I assume you're aware that Bosch heatrange numbers run counter to those of many others, this is for the benefit of others reading this: http://www.leeroysramblings.com/OB%20im ... reange.jpg

[farmer]

Hello.
No wonder it doesnt make any power. The cam is on 104,5 LC. Then on top of that it is RETARDED about 7,5 degrees.
I seriusly doubt that it has ever made that kind of power. ´That´s simply wishfull thinking and/or a very optimistic chassis dyno. It takes a VERY stout 2 liter engine to produce 200 hp at the wheel (unless it is a 16 valve modern engine) Even 200 at the flywheel requires a well thought out engine combo.
I am almost 100% positive that the cam has been retarded 1 tooth during assembly.

T

[Marc]

...The cam is on 104,5 LC. Then on top of that it is RETARDED about 7,5 degrees...

His most recent numbers:
Intake opens 1mm @ 27 degrees before TDC
Intake closing 1mm @ 58 after BDC

exhaust opens 1mm @ 56 before BDC
exhaust closes 1mm @ 26 after TDC

[farmer]

Ahh, OK. That eliminates the retard. But still at 105 LC. That cam will never support that kind of power. 150-160 hp on the flywheel on a good day.

T

[Marc]

joosep never directly measured the nose degrees as I recommended, so we can only infer the LSA by assuming that his measuring technique is accurate and that the lobes are truly symmetrical - but 105.25° isn't that far out. Some 911 Porsche cams come on 97 or 98°!
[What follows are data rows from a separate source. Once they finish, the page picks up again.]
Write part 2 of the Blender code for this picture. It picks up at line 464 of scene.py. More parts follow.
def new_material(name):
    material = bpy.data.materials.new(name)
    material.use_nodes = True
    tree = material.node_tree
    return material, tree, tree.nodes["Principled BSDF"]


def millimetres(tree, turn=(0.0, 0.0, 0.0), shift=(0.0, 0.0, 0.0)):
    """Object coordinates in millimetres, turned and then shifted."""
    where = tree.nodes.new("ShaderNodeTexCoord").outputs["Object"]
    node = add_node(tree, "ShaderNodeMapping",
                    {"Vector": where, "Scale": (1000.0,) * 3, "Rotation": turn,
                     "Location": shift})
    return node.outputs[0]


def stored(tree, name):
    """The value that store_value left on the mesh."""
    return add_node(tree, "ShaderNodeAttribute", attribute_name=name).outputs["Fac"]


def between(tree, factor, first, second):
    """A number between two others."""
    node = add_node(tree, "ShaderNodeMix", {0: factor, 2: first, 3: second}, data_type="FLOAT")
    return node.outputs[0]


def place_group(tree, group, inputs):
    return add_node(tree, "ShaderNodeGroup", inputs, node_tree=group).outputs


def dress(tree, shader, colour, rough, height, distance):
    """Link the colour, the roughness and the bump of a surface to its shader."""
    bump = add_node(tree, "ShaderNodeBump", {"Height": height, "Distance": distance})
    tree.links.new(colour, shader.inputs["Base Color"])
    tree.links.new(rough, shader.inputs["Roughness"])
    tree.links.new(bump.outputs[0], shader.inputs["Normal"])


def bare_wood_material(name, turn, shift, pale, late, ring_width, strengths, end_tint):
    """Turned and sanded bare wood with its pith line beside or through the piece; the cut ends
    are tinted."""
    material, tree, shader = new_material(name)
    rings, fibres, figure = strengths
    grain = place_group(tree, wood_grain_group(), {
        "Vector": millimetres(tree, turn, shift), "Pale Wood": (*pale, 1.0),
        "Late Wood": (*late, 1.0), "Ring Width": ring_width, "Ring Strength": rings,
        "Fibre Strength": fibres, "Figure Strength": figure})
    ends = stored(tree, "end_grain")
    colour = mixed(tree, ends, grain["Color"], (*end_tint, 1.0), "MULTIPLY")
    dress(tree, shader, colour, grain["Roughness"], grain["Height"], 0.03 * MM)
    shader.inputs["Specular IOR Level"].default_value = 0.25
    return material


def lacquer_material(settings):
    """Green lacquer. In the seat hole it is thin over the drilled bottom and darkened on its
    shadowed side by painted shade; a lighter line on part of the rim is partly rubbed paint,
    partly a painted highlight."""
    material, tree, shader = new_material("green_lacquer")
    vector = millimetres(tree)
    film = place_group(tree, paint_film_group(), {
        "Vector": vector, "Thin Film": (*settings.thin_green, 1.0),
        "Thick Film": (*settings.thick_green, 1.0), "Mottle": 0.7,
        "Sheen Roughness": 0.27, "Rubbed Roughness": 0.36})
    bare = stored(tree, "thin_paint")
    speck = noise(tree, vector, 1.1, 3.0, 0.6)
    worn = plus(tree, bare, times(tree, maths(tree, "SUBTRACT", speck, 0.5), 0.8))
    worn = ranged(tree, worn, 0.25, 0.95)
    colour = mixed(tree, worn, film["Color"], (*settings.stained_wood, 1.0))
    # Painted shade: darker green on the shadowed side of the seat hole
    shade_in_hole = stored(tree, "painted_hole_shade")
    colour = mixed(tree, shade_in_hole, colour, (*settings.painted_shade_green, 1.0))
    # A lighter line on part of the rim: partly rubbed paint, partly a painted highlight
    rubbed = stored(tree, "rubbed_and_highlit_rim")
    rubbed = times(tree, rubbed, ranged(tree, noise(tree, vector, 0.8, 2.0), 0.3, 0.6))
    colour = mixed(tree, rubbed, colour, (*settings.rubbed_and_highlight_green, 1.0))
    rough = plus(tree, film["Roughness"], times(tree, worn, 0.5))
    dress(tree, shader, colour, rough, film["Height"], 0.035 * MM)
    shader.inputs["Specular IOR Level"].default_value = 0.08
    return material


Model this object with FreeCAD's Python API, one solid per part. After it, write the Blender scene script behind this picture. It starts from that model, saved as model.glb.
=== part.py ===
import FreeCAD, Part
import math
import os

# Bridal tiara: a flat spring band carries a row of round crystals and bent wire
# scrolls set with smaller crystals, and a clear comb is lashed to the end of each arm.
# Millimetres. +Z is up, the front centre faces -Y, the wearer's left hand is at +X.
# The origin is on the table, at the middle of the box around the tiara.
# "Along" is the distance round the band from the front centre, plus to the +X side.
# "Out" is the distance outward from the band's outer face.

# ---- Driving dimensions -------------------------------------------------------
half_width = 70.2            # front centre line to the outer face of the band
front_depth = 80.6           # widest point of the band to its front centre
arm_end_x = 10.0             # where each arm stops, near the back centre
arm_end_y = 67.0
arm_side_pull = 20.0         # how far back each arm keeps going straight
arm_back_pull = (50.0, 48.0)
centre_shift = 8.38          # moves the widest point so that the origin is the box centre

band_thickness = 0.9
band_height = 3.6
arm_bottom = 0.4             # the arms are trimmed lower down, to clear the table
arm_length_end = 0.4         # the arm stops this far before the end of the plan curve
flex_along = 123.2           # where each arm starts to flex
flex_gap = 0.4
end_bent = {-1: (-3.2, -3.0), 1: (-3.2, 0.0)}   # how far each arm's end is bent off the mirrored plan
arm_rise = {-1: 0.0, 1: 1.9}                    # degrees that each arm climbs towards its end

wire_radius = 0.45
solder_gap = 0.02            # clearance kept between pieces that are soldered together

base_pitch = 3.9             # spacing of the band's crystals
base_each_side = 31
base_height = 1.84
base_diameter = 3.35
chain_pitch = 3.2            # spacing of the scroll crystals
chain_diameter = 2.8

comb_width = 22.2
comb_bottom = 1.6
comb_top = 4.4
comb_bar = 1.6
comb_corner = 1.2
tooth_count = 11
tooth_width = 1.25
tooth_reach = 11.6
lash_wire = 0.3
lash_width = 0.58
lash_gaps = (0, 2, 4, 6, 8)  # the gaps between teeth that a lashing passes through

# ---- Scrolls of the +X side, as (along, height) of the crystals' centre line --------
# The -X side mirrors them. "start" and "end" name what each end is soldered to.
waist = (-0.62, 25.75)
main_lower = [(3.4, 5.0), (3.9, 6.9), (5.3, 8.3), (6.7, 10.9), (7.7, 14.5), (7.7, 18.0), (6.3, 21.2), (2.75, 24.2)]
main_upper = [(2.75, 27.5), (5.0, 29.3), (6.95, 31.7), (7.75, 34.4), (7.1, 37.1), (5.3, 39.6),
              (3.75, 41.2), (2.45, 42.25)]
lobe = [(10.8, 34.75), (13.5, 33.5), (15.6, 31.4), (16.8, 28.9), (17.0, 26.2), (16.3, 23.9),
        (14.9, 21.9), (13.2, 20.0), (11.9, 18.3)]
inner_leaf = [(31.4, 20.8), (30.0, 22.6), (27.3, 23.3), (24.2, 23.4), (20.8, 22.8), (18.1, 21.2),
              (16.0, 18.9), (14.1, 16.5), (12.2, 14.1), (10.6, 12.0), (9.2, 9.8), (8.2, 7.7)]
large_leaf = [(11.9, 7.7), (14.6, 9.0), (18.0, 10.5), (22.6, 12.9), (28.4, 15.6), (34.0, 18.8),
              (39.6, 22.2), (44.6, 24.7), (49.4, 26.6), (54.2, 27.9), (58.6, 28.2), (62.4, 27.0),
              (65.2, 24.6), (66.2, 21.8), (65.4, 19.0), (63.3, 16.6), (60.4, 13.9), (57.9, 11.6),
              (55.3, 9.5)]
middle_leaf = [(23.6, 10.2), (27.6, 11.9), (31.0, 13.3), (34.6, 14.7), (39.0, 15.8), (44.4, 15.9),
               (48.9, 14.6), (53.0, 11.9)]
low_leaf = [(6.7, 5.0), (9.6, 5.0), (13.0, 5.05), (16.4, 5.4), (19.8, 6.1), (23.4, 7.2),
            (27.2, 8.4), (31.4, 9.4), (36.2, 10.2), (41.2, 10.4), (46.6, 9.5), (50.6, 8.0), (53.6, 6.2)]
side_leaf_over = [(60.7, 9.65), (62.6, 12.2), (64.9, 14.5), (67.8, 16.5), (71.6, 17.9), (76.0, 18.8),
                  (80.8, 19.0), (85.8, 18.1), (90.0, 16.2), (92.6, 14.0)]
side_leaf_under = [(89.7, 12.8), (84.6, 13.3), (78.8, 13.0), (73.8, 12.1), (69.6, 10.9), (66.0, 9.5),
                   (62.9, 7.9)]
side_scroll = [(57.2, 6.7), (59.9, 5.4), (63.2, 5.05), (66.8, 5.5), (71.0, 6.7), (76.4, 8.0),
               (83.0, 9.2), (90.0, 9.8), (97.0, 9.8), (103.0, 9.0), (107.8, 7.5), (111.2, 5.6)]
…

I've run a Web 121 on 105° successfully on limited-carburetion circletrack engines and found it superior to the same grind on 108°. Just to experiment, I also had one done on 102°, and that was definitely too much of a good thing - it did sound badass with all that overlap, though

A tighter LSA will reduce top-end HP, but in exchange you can expect a higher torque peak and a narrower powerband which favors midrange.
Sig Erson's E746522 and E749422 grinds were both on 106°; the E749422 I used on a 1775 delivered on both counts compared to an Engle W-110 on 108°, although not surprisingly fuel economy suffered slightly.

Point being, a wider LSA will give you a broader powerband and most likely higher peak HP readings, but narrow LSAs can have their place too.